Yes. PMVW doesn't depend on any one provider. It captures whatever you can already watch — a browser tab, a YouTube or web stream, a cable or satellite box through a USB HDMI capture card — and shows up to four of them on one screen. You bring the streams you already have access to; PMVW arranges them.
Is there a software alternative to a hardware multiviewer?
PMVW is that alternative. A hardware multiviewer or matrix switcher composes several HDMI inputs into one screen but costs hundreds to thousands of dollars and only accepts physical cables. PMVW does the same composition in software over your home network, accepts browser tabs, web streams, HDMI capture, and IP cameras, and runs on an Apple TV or iPad instead of dedicated rack gear.

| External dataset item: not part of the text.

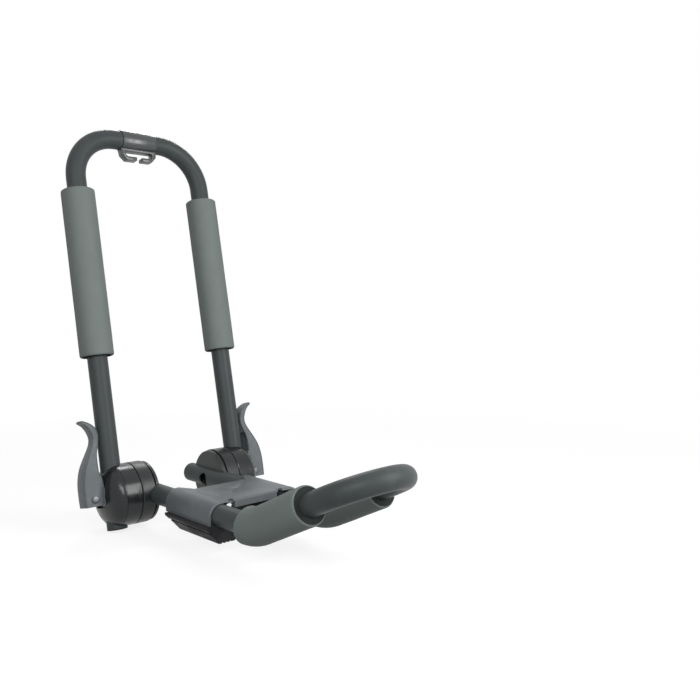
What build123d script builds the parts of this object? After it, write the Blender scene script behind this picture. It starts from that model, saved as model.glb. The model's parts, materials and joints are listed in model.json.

Do I need multiple boxes or TVs to watch several games at once?
No. The traditional sports-bar approach uses one box and one TV per game. PMVW puts up to four games on a single screen in a grid, so you need just one TV (with an Apple TV) or an iPad, plus your Mac or PC running the free companion app on the same network.
Can I mix games from different services on one screen?
Yes — this is the main thing PMVW does that the others can't. Every tile is independent, so you can put a game from one service, a game from another, a free YouTube stream, and an HDMI feed from a cable box all in the same four-up layout, with audio you switch per tile from the remote.
Can I watch the games in more than one room?
Yes. With PMVW Pro, the same multiview wall mirrors to every Apple TV and iPad on your network, so the games play in multiple rooms at once. Each extra room is just another Apple TV (about $130) or an iPad you already own — a fraction of the cost of a hardware multiroom video-distribution system, and Pro also adds the live sports ticker.